Heute, über 30 Jahre nach seiner Veröffentlichung, fällt es umso schwerer John Carpenters Horrorklassiker Halloween angemessen zu bewerten. Zweifelsohne ist Halloween einer der Schlüsselfilme des Genres, auch wenn Großteile der stilistischen Mittel, von Kameraführung bis zur Spannungsdramaturgie, bereits vier Jahre zuvor in Jessy - Die Treppe in den Tod, eingesetzt wurden. Doch die wichtigste Frage, ob der Klassiker noch schocken kann, ist leider allzu leicht zu beantworten.
Die Geschichte beginnt im Jahr 1963. Wir verfolgen das Geschehen aus der Ich-Perspektive des kleinen Jungen Michael Myers, gerade einmal sechs Jahre ist er alt, als er seine große Schwester mit mehreren Messerstichen ermordet. Eine angsteinflößende Atmosphäre kann dieser ersten Szene des Films auch heute noch nicht abgesprochen werden. Michael wird daraufhin 15 Jahre lang in einer psychiatrischen Klinik unter höchsten Sicherheitsvorkehrungen untergebracht. Als er jedoch verlegt werden soll, kann er entkommen und sich in seinen Heimatort Haddonfield, einem kleinen Vorort in Illinois, flüchten. Sein Psychiater, Dr. Sam Loomis, hängt sich an seine Fersen. Damit ist die Geschichte des Films auch schon erzählt, denn ab hier beginnt Myers, mit einem langen Küchenmesser bewaffnet, die nichtsahnenden Mädchen des Vororts in der Nacht zu Halloween abzuschlachten.
Begründete Halloween zwar die Flut von Slasherfilmen der 80er und 90er Jahre, ist er doch völlig anders als diese. Nach dem ersten Mord vergeht eine lange Pause bis Michael das nächste mal mordet. Stattdessen sehen wir ihn immer nur ganz kurz auftauchen, einen Blick riskieren, und wieder verschwinden. Nebenbei verfolgen wir die Anstrengungen Dr. Loomis', welcher immer wieder Michaels Grausamkeit betont und ihn gar als das personifizierte Böse bezeichnet. Diese Spannungsdramaturgie erinnert an zahlreiche Thriller Hitchcocks. Für heutige Verhältnisse ist diese Passage allerdings ungewöhnlich und erscheint viel zu lang; das Slasher-Genre hat heute schließlich eine hohe Quote an angehäuften Leichen und vergossenem Filmblut pro Stunde zu erreichen, sonst verlassen Fans gelangweilt das Kino. Generell setzte John Carpenter mehr auf geschickte Schockmomente und verzichtet fast vollständig auf Blut. Diese Schiene fährt er konsequent mit der ausgezeichneten Kameraführung aus der Ich-Perspektive und einer so simplen wie effektiven Filmmusik. Durch die Rolle des Dr. Loomis liefert Carpenter außerdem einige Ansätze einer Psychoanalyse von Myers, entscheidet sich dann jedoch plötzlich um und verzichtet vollständig auf den psychologischen Aspekt. Seinem Film hätte es besser getan, diesen Aspekt entweder ganz auszureizen, oder vollständig zu entfernen.

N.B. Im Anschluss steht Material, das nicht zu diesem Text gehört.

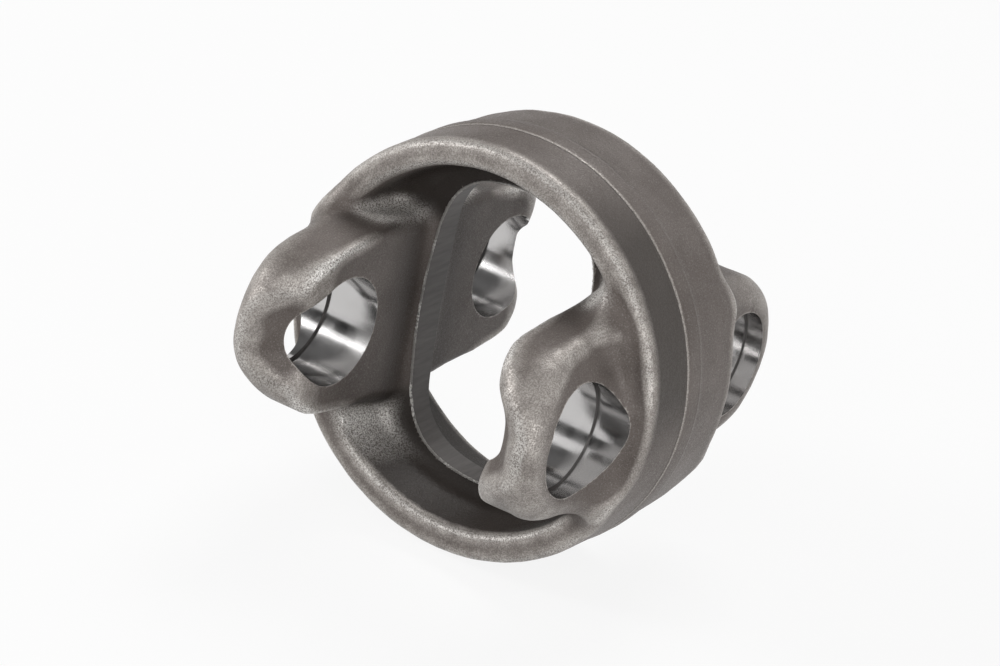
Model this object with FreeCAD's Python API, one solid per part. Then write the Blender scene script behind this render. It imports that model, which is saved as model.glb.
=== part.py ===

Um nun jedoch auf obige Frage zurückzukommen: Halloween gelingt es heute leider nicht mehr, wirklich zu schocken. Ganz im Gegenteil. Es hat etwas amüsantes Michael Myers immer wieder ganz kurz auftauchen zu sehen, nur um dann einen kurzen Schnitt später erneut die selbe Stelle zu betrachten und sein Verschwinden zu bemerken. Auch die ständigen Bekundungen von Dr. Loomis, Myers sei das pure Böse und vielleicht nicht einmal ein richtiger Mensch, hinterlegt mit einer etwas theatralischen Musik, besitzen eine unfreiwillige Komik. Die typischen Elemente sämtlicher Slasherfilme sind hier vereint. Charaktere, die sich allesamt so dumm verhalten, dass man ständig den Drang verspürt, sein Gesicht zu verdecken, sind hier noch das geringste Übel.
Fazit: John Carpenters Halloween weist eine beachtliche handwerkliche Qualität auf. Eine ausgezeichnete Kameraführung und effektive Musik stützen eine geschickte Spannungsdramaturgie. Trotz aller Bemühungen gelingt es Halloween heute nicht mehr, seiner Pflicht als Horrorfilm nachzukommen und seine Zuschauer zu verängstigen. Der Film sollte heute eher mit einem Lächeln bedacht werden und seinen Platz neben anderen Klassikern im Regal einnehmen.